2011/6/10 Hidetoshi Seto <seto.hidetoshi@...fujitsu.com>:
> Now I'm reconsidering the MCE event notification mechanism.
> One of something nervous is whether it is really required to process
> "_AO" memory poisoning (i.e. mce_process_ring()) here in a process
> context that unfortunately interrupted by MCE (or preempted after that).
> I'm uncertain how long walking though the task_list for unmap will takes,
> and not sure it is acceptable if the unlucky thread is a kind of latency
> sensitive...
>
> If we can move mce_process_ring() to worker thread completely, what
> we have to do will be:
>  1) from NMI context, request non-NMI context by irq_work()
>  2) from (irq) context, wake up loggers and schedule work if required
>  3) from worker thread, process "_AO" memory poisoning etc.
>
> So now question is why user_return_notifier is needed here.
> Is it just an alternative of irq_work() for !LOCAL_APIC ?

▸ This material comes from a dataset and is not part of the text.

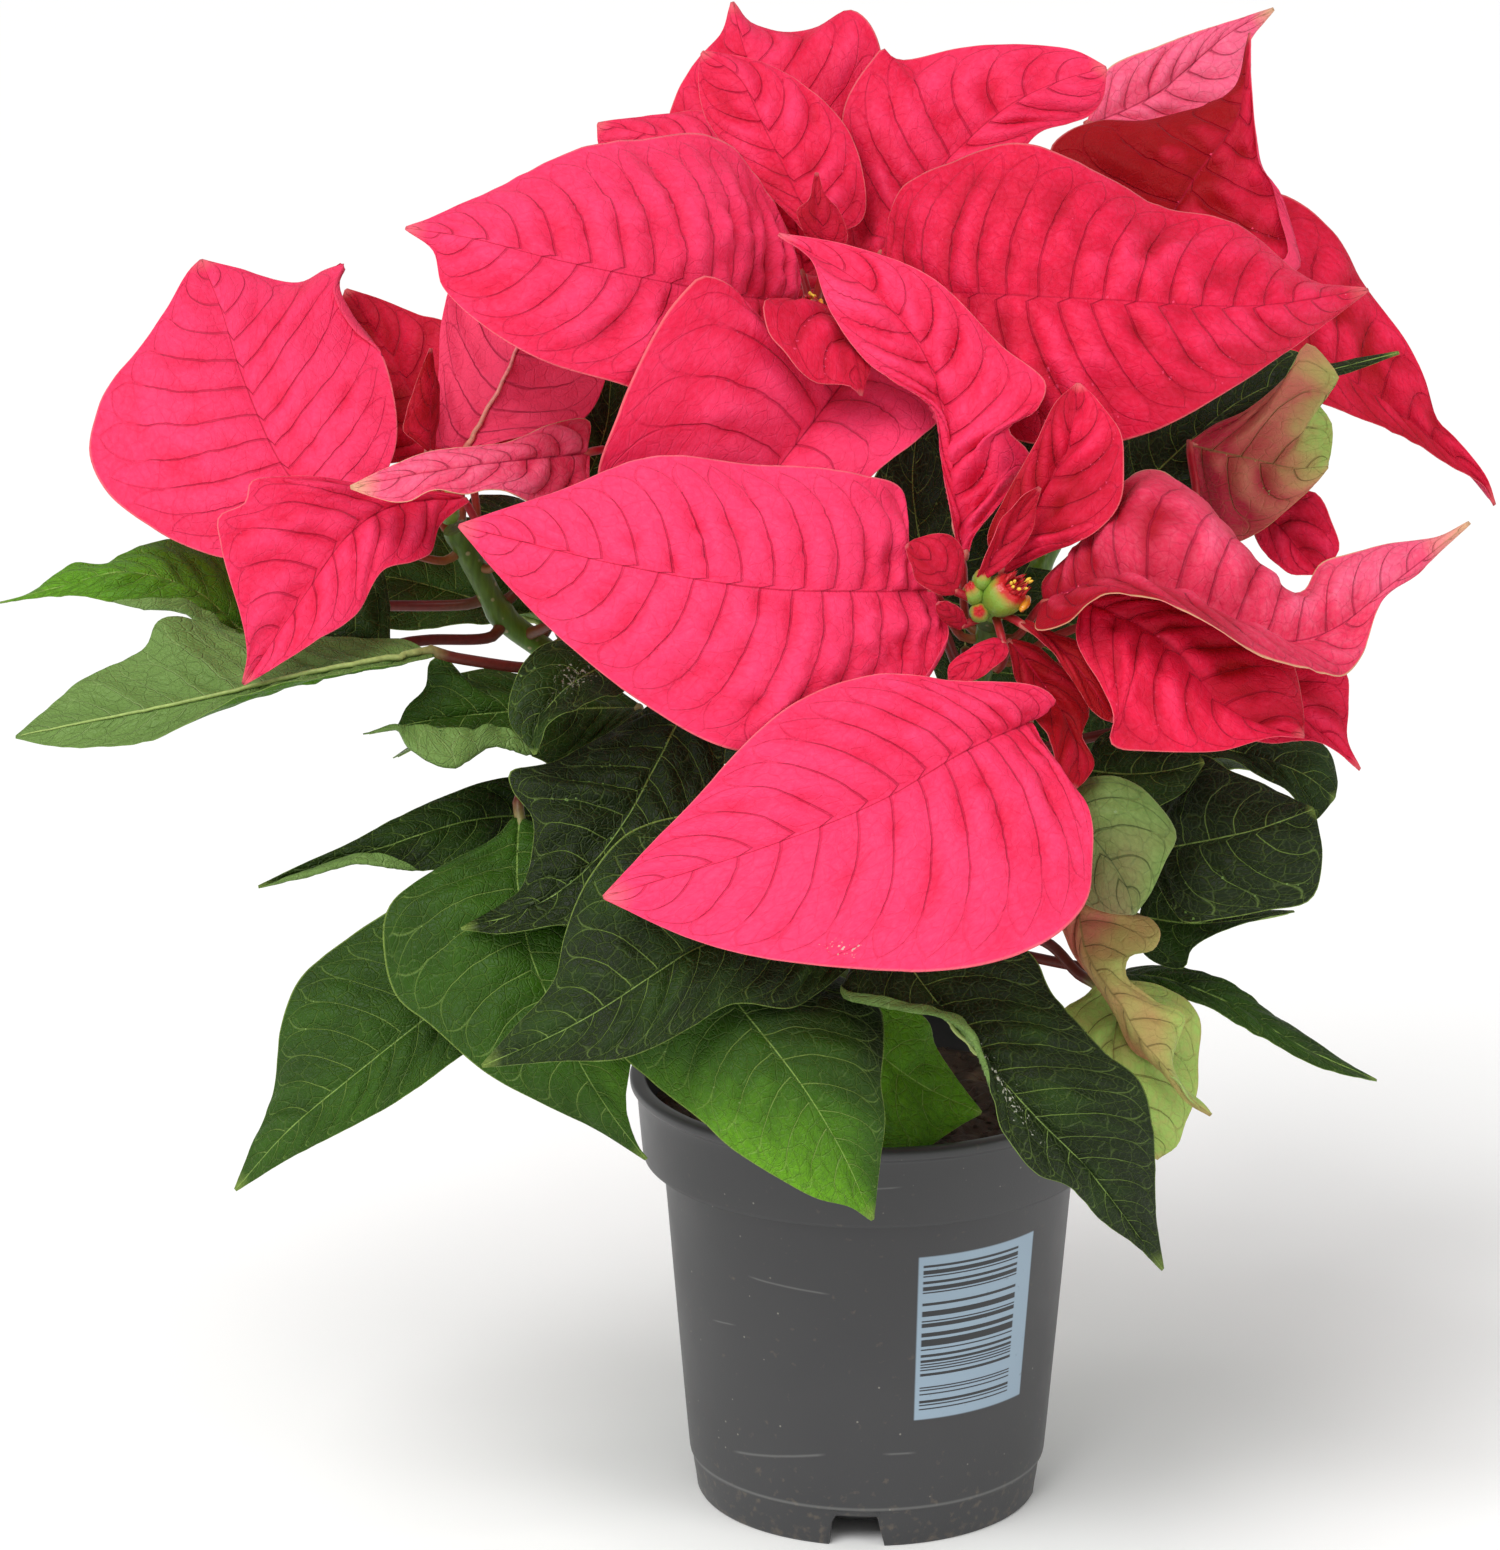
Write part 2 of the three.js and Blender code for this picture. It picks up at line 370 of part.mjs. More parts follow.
    rib: [[1, -78, 184], [-12, -92, 185], [-30, -104, 193], [-45, -112, 192], [-56, -118, 187],
      [-69, -124, 180], [-81, -124, 173], [-100, -120, 163]],
    left: [[-8, -98, 181], [-15, -104, 177], [-22, -110, 175], [-37, -116, 178], [-47, -122, 174],
      [-58, -128, 170], [-66, -130, 168], [-80, -128, 167]],
    right: [[-30, -86, 210], [-45, -94, 221], [-53, -98, 222], [-64, -104, 219], [-74, -110, 208],
      [-79, -114, 196], [-82, -118, 185], [-92, -120, 173]] },
  { name: 'leaf_11', kind: 'leaf', stem: 'top', at: 0.22,
    rib: [[-48, -80, 194], [-44, -95, 183], [-35, -105, 174], [-26, -113, 165], [-18, -117, 155],
      [-9, -117, 139], [-1, -113, 119]],
    left: [[-10, -88, 176], [1, -99, 171], [2, -109, 165], [1, -113, 156], [2, -115, 147],
      [1, -115, 137]],
    right: [[-66, -97, 162], [-58, -105, 154], [-44, -115, 146], [-36, -119, 140], [-16, -121, 128],
      [-7, -117, 124]] },
  { name: 'stem_leaf_2', kind: 'leaf', stem: '@main', at: 0.92,
    rib: [[-6, -34, 143], [13, -40, 130], [29, -46, 124]],
    left: [[2, -28, 150], [15, -32, 145], [17, -34, 139], [23, -40, 131]],
    right: [[-3, -42, 123], [4, -50, 114], [11, -52, 114], [15, -50, 116], [23, -48, 121]] },
  { name: 'leaf_12', kind: 'leaf', stem: 'front', at: 0.44,
    rib: [[4, -80, 190], [7, -98, 185], [17, -110, 174], [30, -120, 161], [41, -122, 149],
      [52, -120, 137], [62, -114, 122], [74, -104, 102]],
    left: [[32, -92, 189], [40, -96, 185], [45, -102, 175], [56, -110, 165], [67, -114, 157],
      [70, -114, 145], [71, -110, 129], [72, -108, 117]],
    right: [[-9, -106, 177], [1, -110, 175], [15, -119, 175], [22, -126, 174], [26, -129, 167],
      [29, -128, 158], [31, -130, 150], [39, -130, 138], [48, -126, 133], [58, -118, 120],
      [66, -112, 112]] },
  { name: 'leaf_13', kind: 'leaf', stem: 'front', at: 0.6,
    rib: [[50, -70, 201], [52, -80, 192], [54, -89, 183], [58, -94, 177], [63, -98, 171],
      [67, -100, 164], [73, -100, 157], [80, -100, 148], [86, -98, 142]],
    left: [[58, -74, 202], [61, -78, 200], [60, -80, 195], [63, -84, 192], [70, -84, 191],
      [73, -86, 187], [71, -88, 183], [65, -90, 182], [64, -92, 178], [72, -92, 171], [79, -92, 167],
      [78, -94, 163], [76, -96, 156], [79, -96, 149], [84, -97, 145]],
    right: [[46, -78, 194], [50, -86, 183], [56, -90, 175], [62, -92, 166], [66, -94, 159],
      [73, -96, 153], [79, -98, 146]] },
  { name: 'leaf_14', kind: 'leaf', stem: 'front', at: 0.34, via: [[45, -66, 178], [53, -74, 172]],
    rib: [[58, -81, 172], [62, -85, 165], [61, -93, 156], [65, -97, 143], [73, -95, 129]],
    left: [[74, -73, 169], [81, -75, 165], [84, -79, 159], [83, -87, 146], [80, -91, 137],
      [78, -93, 132]],
    right: [[54, -85, 170], [48, -89, 167], [50, -97, 158], [57, -101, 147], [65, -99, 135]] },
  { name: 'leaf_15', kind: 'leaf', stem: 'front', at: 0.3,
    rib: [[65, -55, 166], [77, -63, 167], [93, -69, 162], [111, -73, 152], [131, -71, 142]],
    left: [[67, -51, 166], [77, -57, 169], [87, -61, 168], [96, -63, 164], [112, -67, 153],
      [122, -69, 147]],
    right: [[69, -63, 166], [81, -71, 164], [91, -75, 161], [100, -77, 156], [112, -77, 149],
      [126, -75, 144]] },
  { name: 'leaf_16', kind: 'leaf', stem: 'front', at: 0.66,
    rib: [[46, -92, 225], [56, -98, 215], [63, -102, 205], [65, -104, 198]],
    left: [[52, -86, 228], [61, -88, 230], [69, -92, 226], [76, -96, 217], [73, -100, 211],
      [69, -103, 203]],
    right: [[45, -98, 213], [51, -104, 202], [59, -106, 199]] },
  { name: 'leaf_17', kind: 'leaf', stem: 'front', at: 0.52,
    rib: [[71, -69, 204], [87, -81, 211], [98, -85, 215], [112, -81, 219]],
    left: [[75, -61, 218], [84, -63, 228], [91, -69, 226], [105, -75, 221]],
    right: [[73, -79, 197], [79, -85, 190], [88, -89, 192], [100, -91, 195], [111, -91, 198],
      [114, -87, 208], [113, -83, 215]] },
  { name: 'leaf_18', kind: 'leaf', stem: 'front', at: 0.7,
    rib: [[77, -54, 231], [95, -58, 227], [110, -62, 223], [119, -62, 216]],
    left: [[93, -48, 233], [111, -50, 230], [118, -54, 226], [120, -58, 220]],
    right: [[84, -62, 227], [91, -64, 227], [98, -66, 224], [107, -68, 219], [113, -66, 211]] },
  { name: 'stem_leaf_3', kind: 'leaf', stem: '@front', at: 0.4,
    rib: [[69, -62, 184], [82, -68, 184], [95, -68, 185], [109, -64, 186]],
    left: [[72, -56, 195], [81, -58, 191], [91, -62, 187], [102, -63, 186]],
    right: [[70, -66, 175], [80, -72, 173], [82, -73, 179], [88, -72, 182], [99, -68, 185]] },
  { name: 'leaf_19', kind: 'leaf', stem: 'right', at: 0.75,
    rib: [[69, 9, 278], [85, 13, 293], [102, 17, 305], [122, 21, 310], [141, 25, 314]],
    left: [[65, 12, 283], [68, 18, 296], [88, 23, 304], [101, 27, 311], [112, 27, 314], [121, 25, 311],
      [132, 25, 313]],
    right: [[84, 10, 278], [92, 10, 287], [95, 9, 293], [101, 11, 300], [108, 14, 305], [115, 17, 308],
      [126, 21, 309]] },
  { name: 'leaf_03', kind: 'leaf', stem: 'left', at: 0.7,
    rib: [[-84, -6, 247], [-104, 4, 251], [-126, 12, 255], [-145, 16, 256]],
    left: [[-89, -12, 252], [-104, -8, 248], [-118, -2, 245], [-136, 4, 245]],
    right: [[-83, 6, 262], [-99, 16, 270], [-121, 20, 269], [-137, 20, 264]] },
  { name: 'stem_leaf_1', kind: 'leaf', stem: '@left', at: 0.84, via: [[-116, -42, 253]],
    rib: [[-126, -50, 254], [-137, -46, 255], [-152, -42, 253]],
    left: [[-128, -60, 251], [-135, -58, 253], [-145, -52, 253]],
    right: [[-126, -42, 264], [-128, -38, 271], [-138, -36, 268], [-147, -38, 260]] },
  { name: 'stem_leaf_4', kind: 'leaf', stem: '@front', at: 0.8,
    rib: [[24, -32, 248], [24, -24, 270], [29, -16, 289], [41, -10, 305]],
    left: [[3, -28, 260], [-2, -18, 284], [11, -12, 302]],
    right: [[36, -32, 261], [45, -24, 281], [46, -16, 297]] },
  { name: 'stem_leaf_5', kind: 'leaf', stem: '@front', at: 0.76,
    rib: [[54, -66, 225], [64, -70, 225], [74, -74, 227], [84, -76, 230]],
    left: [[58, -62, 233], [68, -64, 236], [78, -70, 236]],
    right: [[56, -72, 219], [66, -78, 217], [78, -78, 222]] },
  { name: 'stem_leaf_6', kind: 'leaf', stem: '@top', at: 0.84, via: [[8, -8, 298]],
    rib: [[30, -6, 265], [27, -16, 251], [29, -26, 238], [36, -36, 224], [42, -40, 209]],
    left: [[61, -10, 258], [64, -20, 243], [64, -32, 227]],
    right: [[14, -10, 250], [17, -20, 236], [26, -32, 222]] },
  { name: 'stem_leaf_7', kind: 'leaf', stem: '@left', at: 0.86,
    rib: [[-78, -12, 283], [-73, -4, 292], [-70, 2, 301], [-69, 8, 312]],
    left: [[-84, -8, 290], [-80, 0, 302], [-75, 6, 310]],
    right: [[-65, -10, 288], [-61, -2, 299], [-63, 4, 309]] },
  { name: 'stem_leaf_8', kind: 'leaf', stem: '@left', at: 0.78,
    rib: [[-82, -12, 267], [-90, -16, 275], [-98, -18, 280], [-107, -16, 282]],
    left: [[-89, -20, 269], [-96, -24, 276], [-103, -22, 280]],
    right: [[-83, -4, 275], [-93, -8, 282], [-105, -12, 284]] },
  { name: 'stem_leaf_9', kind: 'leaf', stem: '@front', at: 0.84,
    rib: [[13, -34, 272], [11, -30, 282], [10, -26, 292], [11, -22, 303]],
    left: [[5, -34, 278], [3, -28, 290], [5, -24, 299]],
    right: [[20, -32, 277], [20, -24, 289], [17, -20, 298]] },
  { name: 'front_small_3', kind: 'bract', stem: 'front_head', at: 0,
    rib: [[22, -80, 267], [18, -84, 272], [15, -86, 275]],
    left: [[18, -82, 268], [15, -85, 272]],
    right: [[22, -81, 271], [18, -85, 275]] },
  plainBlade('left_bract_6', 'bract', 'left', 0.99, [-109, -10, 293], [-100, 64, 294], 44),
  plainBlade('top_bract_9', 'bract', 'top', 0.89, [-11, 9, 326], [-2, 86, 318], 50),
  plainBlade('right_bract_6', 'bract', 'right', 0.92, [84, 74, 306], [112, 138, 300], 46),
  plainBlade('right_bract_7', 'bract', 'right', 0.86, [62, 62, 298], [6, 116, 290], 44),
  plainBlade('leaf_20', 'leaf', 'top', 0.33, [-20, 34, 196], [-52, 122, 176], 52),
  plainBlade('leaf_21', 'leaf', 'right', 0.27, [26, 40, 184], [58, 124, 158], 54),
  plainBlade('leaf_22', 'leaf', 'left', 0.44, [-62, 22, 206], [-132, 76, 186], 50),
  plainBlade('leaf_23', 'leaf', 'right', 0.38, [66, 34, 196], [122, 88, 176], 50),];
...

I switched this notification over from old TIF_MCE_NOTIFY to
using user_return_notifier to preserve existing semantics, and
free up that TIF bit for the task notifier for the action required case.

You are right that we should have some better method - the
shot-gun approach of hitting every task on every cpu in the hope
that one of them will run our code soon sounds like overkill.
Using some NMI-saf method to wake a single worker thread
sounds a good idea for a subsequent clean up.